What is believed to be the first retreat of its kind for Maine women who have ovarian cancer is being offered by the Beth C. Wright Cancer Resource Center of Ellsworth.
The free, two-day Turning Tide Ovarian Cancer Retreat begins with registration at 8:30 a.m. Saturday, Sept. 17, and ends at 1 p.m. Sunday, Sept. 18, at the Schoodic Education and Research Center in Acadia National Park in Winter Harbor.
Facilitated by Mary-Carol Griffin, the retreat is open to 15 women who will have the opportunity to fulfill the retreat’s objective by becoming empowered ovarian cancer survivors who have acquired information, networking opportunities and had fun in a nurturing and spiritual environment.

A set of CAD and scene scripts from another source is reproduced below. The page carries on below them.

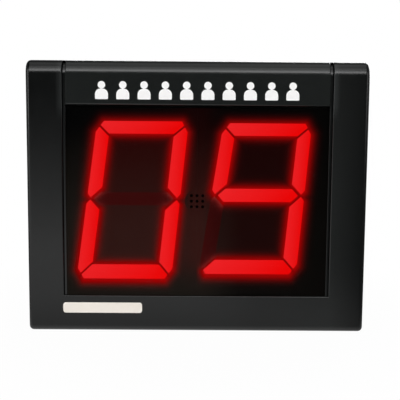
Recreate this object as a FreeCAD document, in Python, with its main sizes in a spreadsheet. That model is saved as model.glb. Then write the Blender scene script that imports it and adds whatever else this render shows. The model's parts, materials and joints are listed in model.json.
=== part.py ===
import FreeCAD, Part
import os
import re
import Sketcher

# Two-digit queue number display: a desk or wall counter with 127 mm figures.
# Every piece is drawn in case coordinates: x to the viewer's right from the middle, depth
# backwards from the front face, and height upwards from the underside of the case. A piece's
# Placement then puts it on the row's own origin, at the middle of the resting surface.

SIZES = {
    # case
    "case_width": 275.6,
    "case_height": 221.1,
    "case_depth": 58.0,
    "wall": 2.4,
    "split_depth": 24.0,
    "crown_radius": 10.0,
    "sill_radius": 4.4,
    "side_radius": 3.6,
    "back_bevel": 2.0,
    "joint_gap": 0.15,
    "tongue_thickness": 1.2,
    "tongue_length": 2.4,
    # bay between the cheeks, in which the front insert slides
    "bay_width": 217.4,
    "bay_depth": 11.6,
    "bay_wall": 2.4,
    "sill_height": 29.9,
    "sill_slot": 4.0,
    "cheek_round": 0.9,
    "sill_round": 0.9,
    "groove_front": 7.1,
    "groove_reach": 3.2,
    "opening_inset": 4.1,
    "opening_rise": 2.6,
    "opening_drop": 2.7,
    "notch_depth": 7.0,
    # front insert: header bar, rails and filter
    "slide_gap": 0.3,
    "header_inset": 2.8,
    "header_height": 35.1,
    "header_thickness": 11.0,
    "header_round": 1.2,
    "header_bevel": 0.5,
    "header_rib": 1.6,
    "header_rib_spacing": 52.0,
    "rail_recess": 1.4,
    "rail_drop": 2.0,
    "rail_round": 0.5,
    "rail_side": 1.3,
    "tongue_width": 2.2,
    "foot_bar_height": 2.0,
    "filter_recess": 3.2,
    "filter_thickness": 2.0,
    "filter_gap": 0.1,
    "filter_lap": 3.0,
    "sound_hole_diameter": 1.7,
    "sound_hole_pitch": 4.6,
    # figures
    "figure_spare": 28.6,
    "digit_slant": 6.9,
    "stroke": 11.2,
    "head_stroke": 10.2,
    "waist_stroke": 10.8,
    "foot_stroke": 12.0,
    "segment_gap": 1.5,
    "corner_across": 5.6,
    "corner_down": 8.7,
    "waist_inset": 2.7,
    "waist_cut": 4.2,
    "waist_gap": 2.3,
    "tens_inset": 52.8,
    "tens_lift": 1.7,
    "tens_above": 10.4,
    "tens_below": 10.4,
    "tens_spread": 4.2,
    "units_inset": 54.9,
    "units_lift": 5.1,
    "units_above": 11.5,
    "units_below": 14.8,
    "units_spread": 9.4,
    # digit blocks
    "block_front": 5.9,
    "block_thickness": 12.7,
    "block_wall": 3.0,
    "block_gap": 0.4,
    "block_margin": 0.6,
    "lens_thickness": 2.2,
    "lens_gap": 0.1,
    "well_ledge": 0.8,
    "well_taper": 8.0,
    "block_pin_size": 3.0,
    "block_pin_length": 1.4,
    "pin_gap": 0.1,
    "block_pin_inset": 7.0,
    "sounder_diameter": 17.0,
    "sounder_gap": 0.6,
    "sounder_recess": 1.6,
    "sounder_port": 3.0,
    "sounder_port_depth": 4.0,
    # lamps
    "lamp_size": 3.2,
    "lamp_thickness": 1.8,
    "lamp_end": 2.0,
    # boards
    "board_thickness": 1.6,
    "digit_board_overhang": 4.0,
    "board_hole_diameter": 3.2,
    "board_post_size": 7.0,
    "board_screw_inset": 4.4,
    "control_board_width": 124.0,
    "control_board_height": 38.0,
    "control_board_bottom": 5.0,
    "board_spacing": 7.8,
    "link_length": 34.0,
    "link_width": 5.2,
    "link_height": 37.5,
    "chip_height": 62.0,
    "chip_stand": 0.4,
    "chip_thickness": 3.0,
    "driver_length": 26.0,
    "driver_width": 8.0,
    "controller_length": 36.0,
    "controller_width": 8.0,
    "lead_width": 0.8,
    "lead_reach": 1.2,
    "supply_height": 90.0,
    "capacitor_place": 40.0,
    "capacitor_diameter": 10.0,
    "capacitor_length": 17.0,
    "regulator_place": -40.0,
    "regulator_width": 10.0,
    "regulator_length": 15.0,
    "regulator_thickness": 4.4,
    "regulator_stand": 4.0,
    "sink_width": 25.0,
    "sink_length": 18.0,
    "sink_height": 12.0,
    "sink_base": 2.6,
    "sink_fin": 1.6,
    "sink_channels": 5,
    # recess for the connections in the back
    "recess_width": 124.0,
    "recess_height": 43.0,
    "control_room": 10.0,
    "control_height": 24.0,
    "control_gap": 0.4,
    "power_place": 44.0,
    "power_jack_diameter": 11.0,
    "power_bore": 6.3,
    "power_pin": 2.0,
    "remote_place": 20.0,
    "remote_jack_size": 15.0,
    "remote_mouth_width": 10.0,
    "remote_mouth_height": 7.6,
    "jack_proud": 0.4,
    "jack_wall": 2.0,
    "latch_depth": 2.0,
    "contact_pitch": 1.3,
    "contact_width": 0.6,
    "advance_place": -6.0,
    "back_place": -26.0,
    "button_size": 10.0,
    "button_proud": 3.0,
    "button_travel": 1.5,
    "button_flange": 1.6,
    "button_skirt": 1.4,
    "button_bevel": 0.8,
    "switch_size": 12.0,
    "switch_thickness": 3.6,
    "plunger_size": 5.0,
    "volume_place": -47.0,
    "volume_travel": 5.0,
    "knob_width": 4.0,
    "knob_height": 3.4,
    "knob_proud": 2.4,
    "knob_bevel": 0.5,
    "slider_length": 15.0,
    "slider_height": 7.0,
    "slider_thickness": 5.0,
    # fastenings
    "case_screw_inset": 13.5,
    "case_screw_low": 14.0,
    "case_screw_drop": 15.0,
    "case_boss_size": 8.4,
    "case_screw_diameter": 3.4,
    "case_screw_length": 20.0,
    "case_screw_head": 6.4,
    "case_screw_seat": 30.0,
    "board_screw_diameter": 2.8,
    "board_screw_length": 7.0,
    "board_screw_head": 5.4,
    "screw_gap": 0.1,
    "screw_head_thickness": 2.0,
    # wall hanging
    "keyhole_spacing": 160.0,
    "keyhole_drop": 45.1,
    "keyhole_head": 9.0,
    "keyhole_neck": 4.6,
    "keyhole_rise": 9.0,
    "vent_count": 13,
    "vent_width": 3.0,
    "vent_length": 26.0,
    "vent_pitch": 8.0,
    "vent_bottom": 120.0,
    # feet
    "foot_size": 12.0,
    "foot_gap": 0.1,
    "foot_thickness": 2.4,
    "foot_proud": 1.0,
    "foot_inset": 22.0,
    "foot_front": 14.0,
    "foot_back_inset": 12.0,
}

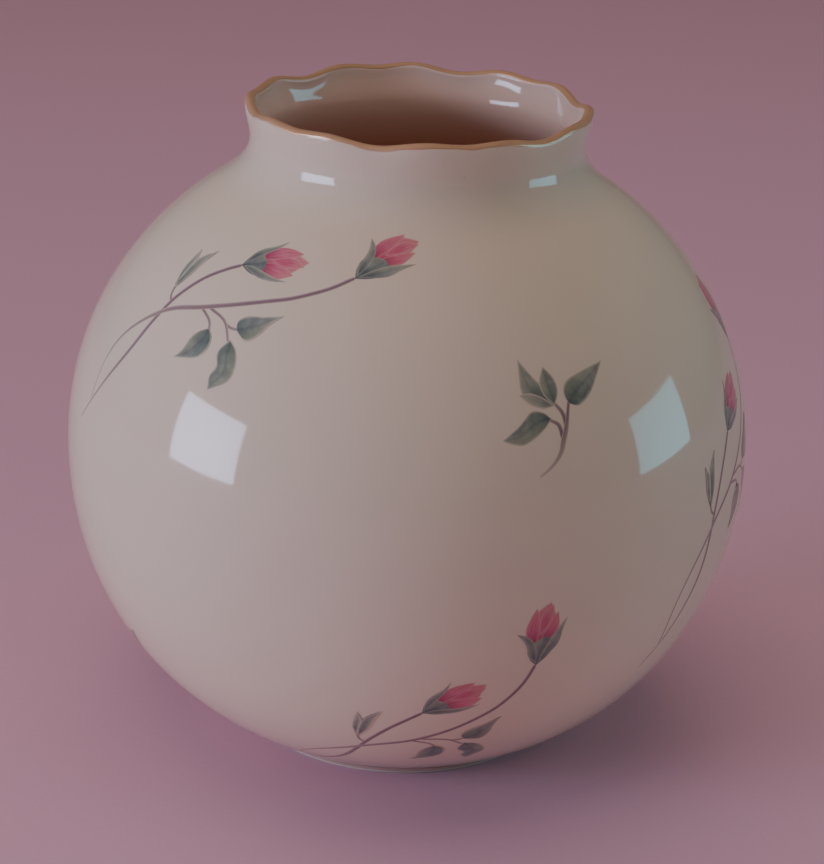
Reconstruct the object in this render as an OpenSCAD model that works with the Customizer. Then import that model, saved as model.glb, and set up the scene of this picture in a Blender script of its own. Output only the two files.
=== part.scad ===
// Globular porcelain vase with a short ruffled neck, a gilded lip and rosebud transfers.
// Millimetres. Origin at the centre of the foot, on the surface it stands on; +Z up; the front faces -Y.

/* [Globe] */
// Largest diameter of the globe, over the glaze
globe_d = 150; // [125:1:180]
// Height of the widest point above the table
equator_h = 68.2; // [56:0.2:82]
// Rise from the widest point to where the crown's curve would close on the axis
crown_rise = 70; // [60:0.5:84]
// Roundness of the lower half's curve: 2 is an ellipse, more is fuller
bowl_fullness = 2.1; // [1.9:0.05:2.5]
// Wall of the globe, glaze included
wall = 3.4; // [2.8:0.1:4.2]

/* [Neck and lip] */
// Diameter at which the crown turns up into the neck
shoulder_d = 86.6; // [82:0.2:94]
// Smallest outside diameter of the neck
neck_d = 72; // [60:0.5:80]
// Rise of the neck from the shoulder to its waist
neck_rise = 10; // [8:0.5:14]
// Rise of the lip from the neck's waist to its mean top
lip_rise = 7.8; // [6:0.2:10]
// How far the lip stands out beyond the waist
lip_flare = 1; // [0.4:0.1:2]
// Wall of the neck at its waist, glaze included
neck_wall = 2.8; // [2.4:0.1:3.6]
// Wall of the lip, glaze included
lip_wall = 2.3; // [2:0.1:2.8]

/* [Ruffle] */
// Number of lobes round the lip, each with two humps
lobes = 6; // [4:1:8]
// Height from the deepest valley to the highest hump
ruffle_rise = 1.45; // [0.6:0.05:2]
// How far a hump stands outside a valley
ruffle_swell = 0.8; // [0.2:0.05:1.2]
// Direction of the first lobe's centre, from +X towards +Y, in degrees
lobe_start = 46; // [0:1:60]

/* [Foot] */
// Outside diameter of the foot ring
foot_d = 66.8; // [56:0.2:80]
// Height of the foot ring
foot_h = 2.4; // [1.8:0.1:3]
// Width of the ring that the vase stands on
foot_w = 4; // [3:0.1:6]
// Radius along the edges of the standing ring
foot_round = 0.6; // [0.3:0.1:1]
// Thickness of the floor, from the recess under it to the inside, glaze included
floor_t = 3.8; // [3:0.1:5]
// Radius of the curve from the inner wall into the floor
floor_blend = 9; // [6:0.5:11]

/* [Glaze and gilding] */
// Thickness of the glaze
glaze_t = 0.3; // [0.2:0.05:0.4]
// Height of the bare, wiped rim of the foot
bare_h = 0.8; // [0.7:0.1:1.2]
// Thickness of the gilding
gilt_t = 0.1; // [0.08:0.01:0.15]
// Part of the lip's rounding left bare outside, below the gilding, in steps of 30 degrees
gilt_bare_out = 1; // [0:1:2]
// Part left bare inside, in steps of 30 degrees
gilt_bare_in = 1; // [0:1:2]

/* [Transfers] */
// Thickness of the printed enamel
print_t = 0.12; // [0.08:0.01:0.2]
// Width of a stem at its thickest
stem_w = 1; // [0.6:0.05:1.4]
// Width of a leaf stalk
stalk_w = 0.55; // [0.4:0.05:0.8]
// Width at which a stem's tail ends
tail_w = 0.3; // [0.2:0.05:0.5]

/* [Hidden] */
$fn = 128;
globe_r = globe_d / 2;
shoulder_r = shoulder_d / 2;
neck_r = neck_d / 2;
lip_r = neck_r + lip_flare;
foot_r = foot_d / 2;
foot_in = foot_r - foot_w;
floor_z = foot_h + floor_t;
shoulder_angle = acos(shoulder_r / globe_r);
shoulder_h = equator_h + crown_rise * sin(shoulder_angle);
waist_h = shoulder_h + neck_rise;
lip_h = waist_h + lip_rise;
lip_round = lip_wall / 2;

// The bowl starts on top of the foot ring, a little outside its wall, and its curve is as deep as
// that start makes it.
bowl_start_r = foot_r + 0.8;
bowl_exp = bowl_fullness;
bowl_drop = (equator_h - foot_h) / pow(1 - pow(bowl_start_r / globe_r, bowl_exp), 1 / bowl_exp);

bowl_steps = 22;
crown_steps = 20;
sweep_steps = 8;
lip_segments = 96;
lip_steps = 4;
round_steps = 6;
// The neck's ruffled part is a hair wider than the turned part that it stands on, all the way round.
seam = 0.03;

function ease(t) = t * t * (3 - 2 * t);
function mix(a, b, t) = a + (b - a) * t;
function bend(a, b, c, t) = mix(mix(a, b, t), mix(b, c, t), t);

// Outline of the finished outside, from the foot ring's wall up to the neck's waist, as [r, z].
foot_wall = [[foot_r, bare_h], [foot_r, foot_h - 0.3]];
bowl = [for (i = [0:bowl_steps - 1])
    let (a = acos(pow(bowl_start_r / globe_r, bowl_exp / 2)) * (1 - i / bowl_steps))
    [globe_r * pow(cos(a), 2 / bowl_exp), equator_h - bowl_drop * pow(sin(a), 2 / bowl_exp)]];
crown = [for (i = [0:crown_steps])
    let (a = shoulder_angle * i / crown_steps)
    [globe_r * cos(a), equator_h + crown_rise * sin(a)]];
shoulder_slope = crown_rise * cos(shoulder_angle) / (globe_r * sin(shoulder_angle));
shoulder_turn = [neck_r, shoulder_h + (shoulder_r - neck_r) * shoulder_slope];
sweep = [for (i = [1:sweep_steps])
    bend([shoulder_r, shoulder_h], shoulder_turn, [neck_r, waist_h], i / sweep_steps)];
outside = concat(foot_wall, bowl, crown, sweep);

// An outline moved out along its normals by d: one distance, or one for each point. Its ends are
// upright, so that what is stacked on them meets them flat.
function unit(v) = v / norm(v);
function along(p, i) = p[min(i + 1, len(p) - 1)] - p[max(i - 1, 0)];
function upright(p, i) = i > 0 && i < len(p) - 1 ? along(p, i) : [0, along(p, i)[1]];
function moved(p, d) = [for (i = [0:len(p) - 1])
    let (t = unit(upright(p, i)), far = is_list(d) ? d[i] : d)
    p[i] + far * [t[1], -t[0]]];
function reversed(p) = [for (i = [len(p) - 1:-1:0]) p[i]];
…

There still are openings and registrations would be preferred by Thursday, Sept. 16. Complete details, including registration information, can be obtained by contacting the Beth C. Wright Cancer Resource Center at 3 High St., P.O. Box 322, Ellsworth 04605, calling 664-0339 or visiting bethwrightcancercenter.org.
Griffin is the bereavement services coordinator for Hospice Volunteers of Hancock County.
She completed hospice training in 1993 and served as a patient-care volunteer until appointed to the hospice staff in 2000.
She has facilitated other retreats for more than 15 years, and is also an Episcopal Church deacon, presently serving at the Church of Our Father in Hulls Cove.
The retreat will feature talks, music and discussions, as well as physical activities, including reflexology, Reiki, full-body massage, jazzercize, jewelry-making and other activities.
The SERC campus not only offers access to the coastal and forest environment of Acadia National Park, but also provides a comfortable setting for learning and shared lodging that features small apartments with a living room, kitchenette and two bedrooms.
I contacted Griffin and asked her what she hoped would be gained by those attending the retreat.
“The object of the retreat is to clear one’s calendar for two days for the soul purpose and necessity of self-care while living with cancer,” explained Griffin.
“It’s also an opportunity to connect with other women, giving each other permission to openly talk about their lives with this disease, experience the richness of being listened to and gain insights in how to talk to their loved ones about their needs for quality of life.
“It’s an opportunity to support one another, network, learn some ways to take care of themselves by experiencing Reiki, reflexology, Yoga, body and hand massage, journaling, music and a hike in the park.
“My hope is that the retreat will be physically, emotionally and spiritually an empowering and uplifting experience for all who attend.”
According to information provided by Wright Cancer Resource Center Executive Director Michael Reisman, the idea for the retreat was proposed by ovarian cancer survivor Robin Bray of Orland, who attends programs and is a volunteer at the Wright Center.
Bray attended the 2010 ovarian cancer retreat at Camp Mak-A-Dream in Gold Creek, Mont.
Camp-Mak-A-Dream is a camp for children with cancer that has also sponsored an ovarian cancer retreat for more than 10 years.
Although Bray arrived at the retreat not knowing what to expect but having heard it was a wonderful experience, Reisman explained, Bray left feeling empowered with shared knowledge and experiences she did not have before.
At that retreat, Bray met many women who had been kept alive by doctors through research and new combinations of treatment, and learned how she could talk, more openly, with her loved ones, about her disease.
Bray also discovered that sister survivors could be happy and full of life, and wanted to be able to share that experience with women in her home state, Reisman stated.
According to the Wright Center, ovarian cancer is diagnosed in less than 2 percent of the female population and, unlike other cancers of the reproductive organs, has a very low cure rate and the tumors usually spread to other organs before diagnosis.
With most treatment options based on treatments for other cancers, ovarian cancer patients seldom are cured, but must learn to live with cancer and ongoing treatment.
And, since this cancer population is small, money for ovarian cancer research is limited, according to the Center.
The Wright Center recognizes women with ovarian cancer are likely to spend more time in chemotherapy than out of it, and may not live many years following diagnosis.
This special retreat, it is hoped, will empower these particular women to assist their doctors and loved ones in decision-making, aided by the support and knowledge gleaned from other survivors who have shared their journey.